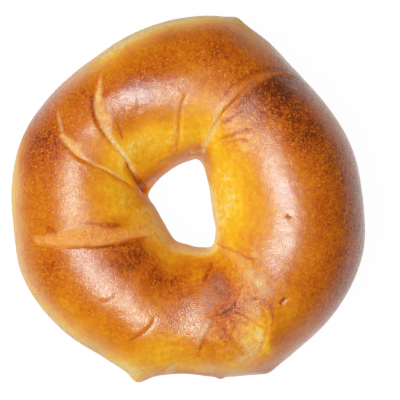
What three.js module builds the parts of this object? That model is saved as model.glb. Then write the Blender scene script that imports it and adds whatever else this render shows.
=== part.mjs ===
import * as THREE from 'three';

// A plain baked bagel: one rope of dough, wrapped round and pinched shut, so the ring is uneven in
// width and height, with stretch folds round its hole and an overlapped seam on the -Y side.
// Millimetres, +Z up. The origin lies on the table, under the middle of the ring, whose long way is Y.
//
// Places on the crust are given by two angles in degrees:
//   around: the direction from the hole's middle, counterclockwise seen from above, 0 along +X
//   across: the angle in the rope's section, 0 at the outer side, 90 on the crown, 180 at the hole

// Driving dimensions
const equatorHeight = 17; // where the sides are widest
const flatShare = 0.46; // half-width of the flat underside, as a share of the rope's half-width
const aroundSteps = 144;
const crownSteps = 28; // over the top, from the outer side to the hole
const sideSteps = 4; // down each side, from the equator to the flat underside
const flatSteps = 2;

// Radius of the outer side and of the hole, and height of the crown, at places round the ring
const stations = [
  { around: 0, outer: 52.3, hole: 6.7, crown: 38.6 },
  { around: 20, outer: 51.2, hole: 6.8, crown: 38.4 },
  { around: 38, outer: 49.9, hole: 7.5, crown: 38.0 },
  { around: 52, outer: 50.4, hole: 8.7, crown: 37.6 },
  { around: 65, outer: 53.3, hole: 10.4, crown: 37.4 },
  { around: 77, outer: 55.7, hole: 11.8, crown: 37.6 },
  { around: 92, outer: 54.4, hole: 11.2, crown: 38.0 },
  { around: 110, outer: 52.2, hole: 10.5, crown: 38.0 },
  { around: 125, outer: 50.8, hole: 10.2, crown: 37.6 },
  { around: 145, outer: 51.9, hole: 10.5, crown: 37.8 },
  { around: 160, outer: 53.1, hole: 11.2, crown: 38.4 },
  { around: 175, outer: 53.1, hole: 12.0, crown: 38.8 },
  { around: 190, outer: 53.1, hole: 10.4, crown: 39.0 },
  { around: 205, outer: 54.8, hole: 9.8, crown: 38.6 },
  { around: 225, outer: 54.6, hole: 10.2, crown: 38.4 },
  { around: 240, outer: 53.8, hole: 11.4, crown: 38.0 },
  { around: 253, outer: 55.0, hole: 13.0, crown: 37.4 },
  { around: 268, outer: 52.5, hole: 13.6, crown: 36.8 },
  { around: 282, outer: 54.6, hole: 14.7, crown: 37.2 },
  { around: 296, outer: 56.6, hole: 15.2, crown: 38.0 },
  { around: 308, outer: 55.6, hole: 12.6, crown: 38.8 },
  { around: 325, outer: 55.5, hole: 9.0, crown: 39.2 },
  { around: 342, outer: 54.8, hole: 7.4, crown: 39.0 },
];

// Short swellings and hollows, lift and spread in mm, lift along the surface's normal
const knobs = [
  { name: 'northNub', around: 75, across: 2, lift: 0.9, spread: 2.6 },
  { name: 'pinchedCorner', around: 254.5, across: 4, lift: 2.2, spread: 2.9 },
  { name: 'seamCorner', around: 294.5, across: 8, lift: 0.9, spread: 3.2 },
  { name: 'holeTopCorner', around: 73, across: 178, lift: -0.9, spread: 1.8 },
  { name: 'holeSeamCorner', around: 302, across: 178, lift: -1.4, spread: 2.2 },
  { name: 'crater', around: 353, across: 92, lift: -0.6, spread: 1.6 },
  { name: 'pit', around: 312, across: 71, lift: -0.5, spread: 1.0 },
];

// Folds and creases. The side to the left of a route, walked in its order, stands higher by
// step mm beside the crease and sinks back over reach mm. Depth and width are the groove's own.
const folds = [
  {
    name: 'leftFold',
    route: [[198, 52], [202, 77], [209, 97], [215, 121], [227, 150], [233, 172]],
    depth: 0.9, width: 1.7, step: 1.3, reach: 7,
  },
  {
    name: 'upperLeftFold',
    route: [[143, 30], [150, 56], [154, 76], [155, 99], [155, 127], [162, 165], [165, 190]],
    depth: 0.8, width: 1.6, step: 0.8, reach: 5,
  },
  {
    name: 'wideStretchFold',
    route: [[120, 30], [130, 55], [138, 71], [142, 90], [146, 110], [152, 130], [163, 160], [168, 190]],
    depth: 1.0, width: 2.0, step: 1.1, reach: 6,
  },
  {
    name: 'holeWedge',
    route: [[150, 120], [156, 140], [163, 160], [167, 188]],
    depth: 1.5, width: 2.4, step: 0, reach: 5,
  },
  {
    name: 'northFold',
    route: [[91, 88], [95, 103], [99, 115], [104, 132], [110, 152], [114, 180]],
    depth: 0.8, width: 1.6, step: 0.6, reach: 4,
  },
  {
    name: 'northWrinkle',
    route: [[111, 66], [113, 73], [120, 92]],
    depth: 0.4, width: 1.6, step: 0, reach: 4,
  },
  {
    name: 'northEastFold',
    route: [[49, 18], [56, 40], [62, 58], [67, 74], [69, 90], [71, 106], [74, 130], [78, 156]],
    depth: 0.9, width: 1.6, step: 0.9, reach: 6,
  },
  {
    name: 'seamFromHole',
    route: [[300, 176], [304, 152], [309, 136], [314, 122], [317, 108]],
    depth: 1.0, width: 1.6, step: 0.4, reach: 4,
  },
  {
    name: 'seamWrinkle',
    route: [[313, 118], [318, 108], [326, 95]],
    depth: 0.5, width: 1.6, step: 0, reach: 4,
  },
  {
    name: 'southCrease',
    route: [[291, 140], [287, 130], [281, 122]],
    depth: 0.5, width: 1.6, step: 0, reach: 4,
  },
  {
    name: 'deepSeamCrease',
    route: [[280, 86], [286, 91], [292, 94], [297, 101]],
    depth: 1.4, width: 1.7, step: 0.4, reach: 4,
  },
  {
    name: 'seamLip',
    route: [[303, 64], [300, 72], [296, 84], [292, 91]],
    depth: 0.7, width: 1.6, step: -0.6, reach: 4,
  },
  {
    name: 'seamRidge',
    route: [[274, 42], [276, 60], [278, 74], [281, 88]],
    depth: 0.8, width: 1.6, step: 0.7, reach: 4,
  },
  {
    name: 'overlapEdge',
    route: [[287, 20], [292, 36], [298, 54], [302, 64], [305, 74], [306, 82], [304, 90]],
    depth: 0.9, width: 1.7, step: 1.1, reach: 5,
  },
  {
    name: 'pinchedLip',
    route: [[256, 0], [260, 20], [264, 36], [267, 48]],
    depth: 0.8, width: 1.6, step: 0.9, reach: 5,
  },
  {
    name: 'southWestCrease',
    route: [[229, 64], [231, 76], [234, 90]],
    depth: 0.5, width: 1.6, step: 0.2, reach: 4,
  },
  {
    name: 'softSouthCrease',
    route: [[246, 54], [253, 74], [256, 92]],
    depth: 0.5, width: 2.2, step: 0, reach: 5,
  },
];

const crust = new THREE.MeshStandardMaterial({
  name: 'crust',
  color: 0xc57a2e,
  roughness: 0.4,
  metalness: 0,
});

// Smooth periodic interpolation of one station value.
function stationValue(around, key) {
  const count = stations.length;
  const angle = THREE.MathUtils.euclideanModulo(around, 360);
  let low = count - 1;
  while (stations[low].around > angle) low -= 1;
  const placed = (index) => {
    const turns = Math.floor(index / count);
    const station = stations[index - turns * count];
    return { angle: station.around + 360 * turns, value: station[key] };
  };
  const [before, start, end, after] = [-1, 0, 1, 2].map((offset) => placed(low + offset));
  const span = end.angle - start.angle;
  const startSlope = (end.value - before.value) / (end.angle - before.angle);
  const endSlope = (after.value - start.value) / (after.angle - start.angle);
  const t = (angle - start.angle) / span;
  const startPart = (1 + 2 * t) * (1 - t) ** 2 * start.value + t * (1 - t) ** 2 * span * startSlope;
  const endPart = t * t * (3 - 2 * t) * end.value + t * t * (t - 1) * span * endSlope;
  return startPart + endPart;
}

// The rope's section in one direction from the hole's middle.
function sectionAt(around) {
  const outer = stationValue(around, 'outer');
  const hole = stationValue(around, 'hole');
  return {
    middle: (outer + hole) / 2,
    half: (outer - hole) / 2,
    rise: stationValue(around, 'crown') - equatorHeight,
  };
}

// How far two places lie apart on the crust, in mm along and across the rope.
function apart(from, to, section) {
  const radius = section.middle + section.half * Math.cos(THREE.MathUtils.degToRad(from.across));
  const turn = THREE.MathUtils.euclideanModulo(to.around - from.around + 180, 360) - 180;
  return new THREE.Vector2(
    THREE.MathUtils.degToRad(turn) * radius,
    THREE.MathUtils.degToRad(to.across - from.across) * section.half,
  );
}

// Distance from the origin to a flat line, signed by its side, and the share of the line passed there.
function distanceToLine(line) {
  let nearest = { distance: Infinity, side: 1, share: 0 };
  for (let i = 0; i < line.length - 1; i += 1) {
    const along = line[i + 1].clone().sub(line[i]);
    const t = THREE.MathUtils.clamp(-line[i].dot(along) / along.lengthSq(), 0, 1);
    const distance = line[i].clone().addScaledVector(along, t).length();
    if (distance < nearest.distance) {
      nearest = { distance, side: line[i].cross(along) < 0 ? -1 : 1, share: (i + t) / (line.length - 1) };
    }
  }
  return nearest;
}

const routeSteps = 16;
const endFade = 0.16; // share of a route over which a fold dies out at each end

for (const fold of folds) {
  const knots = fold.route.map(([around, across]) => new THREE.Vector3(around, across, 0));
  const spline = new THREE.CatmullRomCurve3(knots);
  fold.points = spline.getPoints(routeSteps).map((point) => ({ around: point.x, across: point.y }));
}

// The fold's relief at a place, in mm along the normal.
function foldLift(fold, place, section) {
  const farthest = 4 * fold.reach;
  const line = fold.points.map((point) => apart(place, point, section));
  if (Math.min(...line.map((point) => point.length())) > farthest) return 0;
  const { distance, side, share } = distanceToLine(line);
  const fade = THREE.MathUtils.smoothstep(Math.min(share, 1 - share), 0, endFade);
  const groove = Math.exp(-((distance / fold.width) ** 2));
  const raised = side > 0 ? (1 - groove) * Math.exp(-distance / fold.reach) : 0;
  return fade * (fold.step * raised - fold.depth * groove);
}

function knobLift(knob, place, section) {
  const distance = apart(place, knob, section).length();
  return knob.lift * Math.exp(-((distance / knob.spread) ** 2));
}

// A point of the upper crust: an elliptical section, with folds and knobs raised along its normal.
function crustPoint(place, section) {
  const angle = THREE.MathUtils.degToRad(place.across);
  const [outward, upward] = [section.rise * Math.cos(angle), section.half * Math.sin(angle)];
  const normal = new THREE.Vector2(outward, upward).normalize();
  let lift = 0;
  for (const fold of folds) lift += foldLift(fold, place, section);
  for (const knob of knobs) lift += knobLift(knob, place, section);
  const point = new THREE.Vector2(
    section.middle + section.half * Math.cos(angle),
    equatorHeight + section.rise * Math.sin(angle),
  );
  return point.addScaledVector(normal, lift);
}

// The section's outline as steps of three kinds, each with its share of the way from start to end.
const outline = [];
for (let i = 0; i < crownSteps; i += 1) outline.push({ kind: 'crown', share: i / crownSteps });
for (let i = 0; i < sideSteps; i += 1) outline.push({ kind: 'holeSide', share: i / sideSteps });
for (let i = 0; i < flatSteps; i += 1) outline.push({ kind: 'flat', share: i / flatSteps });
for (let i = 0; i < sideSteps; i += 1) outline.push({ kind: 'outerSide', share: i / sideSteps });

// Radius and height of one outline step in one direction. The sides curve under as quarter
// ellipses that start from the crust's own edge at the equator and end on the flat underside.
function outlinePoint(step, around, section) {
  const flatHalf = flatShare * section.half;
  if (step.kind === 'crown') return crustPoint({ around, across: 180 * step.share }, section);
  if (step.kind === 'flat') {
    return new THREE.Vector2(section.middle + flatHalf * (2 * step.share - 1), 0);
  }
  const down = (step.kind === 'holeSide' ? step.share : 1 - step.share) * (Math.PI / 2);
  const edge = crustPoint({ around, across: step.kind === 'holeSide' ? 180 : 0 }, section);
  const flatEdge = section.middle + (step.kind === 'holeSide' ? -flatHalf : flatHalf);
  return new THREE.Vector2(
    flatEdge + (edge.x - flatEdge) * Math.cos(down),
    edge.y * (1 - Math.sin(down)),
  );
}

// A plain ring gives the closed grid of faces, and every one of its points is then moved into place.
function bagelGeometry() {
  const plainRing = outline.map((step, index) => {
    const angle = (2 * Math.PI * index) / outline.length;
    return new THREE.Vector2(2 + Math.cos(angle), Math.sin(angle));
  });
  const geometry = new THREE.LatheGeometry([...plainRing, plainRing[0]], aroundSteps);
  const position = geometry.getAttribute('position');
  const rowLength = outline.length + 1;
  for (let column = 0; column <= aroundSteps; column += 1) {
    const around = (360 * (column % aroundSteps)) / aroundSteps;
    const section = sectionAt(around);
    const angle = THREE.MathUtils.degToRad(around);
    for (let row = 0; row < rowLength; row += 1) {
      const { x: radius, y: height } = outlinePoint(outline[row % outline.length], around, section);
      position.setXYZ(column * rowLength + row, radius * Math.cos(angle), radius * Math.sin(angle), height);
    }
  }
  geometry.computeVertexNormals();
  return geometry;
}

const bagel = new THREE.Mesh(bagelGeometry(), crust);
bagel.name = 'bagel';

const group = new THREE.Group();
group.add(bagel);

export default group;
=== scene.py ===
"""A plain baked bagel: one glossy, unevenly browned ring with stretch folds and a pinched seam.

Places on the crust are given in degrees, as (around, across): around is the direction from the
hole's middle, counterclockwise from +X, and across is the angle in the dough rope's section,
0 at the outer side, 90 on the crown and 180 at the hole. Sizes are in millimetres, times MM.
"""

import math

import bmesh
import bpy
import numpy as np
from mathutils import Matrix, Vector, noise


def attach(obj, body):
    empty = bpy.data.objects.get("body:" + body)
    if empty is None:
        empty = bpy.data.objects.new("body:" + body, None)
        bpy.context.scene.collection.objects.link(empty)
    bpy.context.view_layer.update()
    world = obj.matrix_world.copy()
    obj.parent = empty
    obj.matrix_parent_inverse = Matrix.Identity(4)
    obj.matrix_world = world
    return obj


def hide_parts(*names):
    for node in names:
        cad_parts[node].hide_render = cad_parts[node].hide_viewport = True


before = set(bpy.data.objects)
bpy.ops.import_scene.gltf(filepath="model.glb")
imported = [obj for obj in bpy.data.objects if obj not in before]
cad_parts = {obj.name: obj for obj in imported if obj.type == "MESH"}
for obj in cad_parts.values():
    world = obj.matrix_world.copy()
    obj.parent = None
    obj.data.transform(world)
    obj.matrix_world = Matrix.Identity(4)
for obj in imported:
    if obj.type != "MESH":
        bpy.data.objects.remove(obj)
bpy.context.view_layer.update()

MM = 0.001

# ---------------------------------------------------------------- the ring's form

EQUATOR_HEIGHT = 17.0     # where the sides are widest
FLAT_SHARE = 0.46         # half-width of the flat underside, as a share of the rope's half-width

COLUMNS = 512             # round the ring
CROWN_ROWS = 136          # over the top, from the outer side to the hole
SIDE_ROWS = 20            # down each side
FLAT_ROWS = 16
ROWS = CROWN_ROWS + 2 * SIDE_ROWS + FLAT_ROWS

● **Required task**
Repeat these lines exactly and nothing more: the one containing "const bagel = new", the one containing "the ring's form", and all the lines between.

● **Correct output**
const bagel = new THREE.Mesh(bagelGeometry(), crust);
bagel.name = 'bagel';

const group = new THREE.Group();
group.add(bagel);

export default group;
=== scene.py ===
"""A plain baked bagel: one glossy, unevenly browned ring with stretch folds and a pinched seam.

Places on the crust are given in degrees, as (around, across): around is the direction from the
hole's middle, counterclockwise from +X, and across is the angle in the dough rope's section,
0 at the outer side, 90 on the crown and 180 at the hole. Sizes are in millimetres, times MM.
"""

import math

import bmesh
import bpy
import numpy as np
from mathutils import Matrix, Vector, noise


def attach(obj, body):
    empty = bpy.data.objects.get("body:" + body)
    if empty is None:
        empty = bpy.data.objects.new("body:" + body, None)
        bpy.context.scene.collection.objects.link(empty)
    bpy.context.view_layer.update()
    world = obj.matrix_world.copy()
    obj.parent = empty
    obj.matrix_parent_inverse = Matrix.Identity(4)
    obj.matrix_world = world
    return obj


def hide_parts(*names):
    for node in names:
        cad_parts[node].hide_render = cad_parts[node].hide_viewport = True


before = set(bpy.data.objects)
bpy.ops.import_scene.gltf(filepath="model.glb")
imported = [obj for obj in bpy.data.objects if obj not in before]
cad_parts = {obj.name: obj for obj in imported if obj.type == "MESH"}
for obj in cad_parts.values():
    world = obj.matrix_world.copy()
    obj.parent = None
    obj.data.transform(world)
    obj.matrix_world = Matrix.Identity(4)
for obj in imported:
    if obj.type != "MESH":
        bpy.data.objects.remove(obj)
bpy.context.view_layer.update()

MM = 0.001

# ---------------------------------------------------------------- the ring's form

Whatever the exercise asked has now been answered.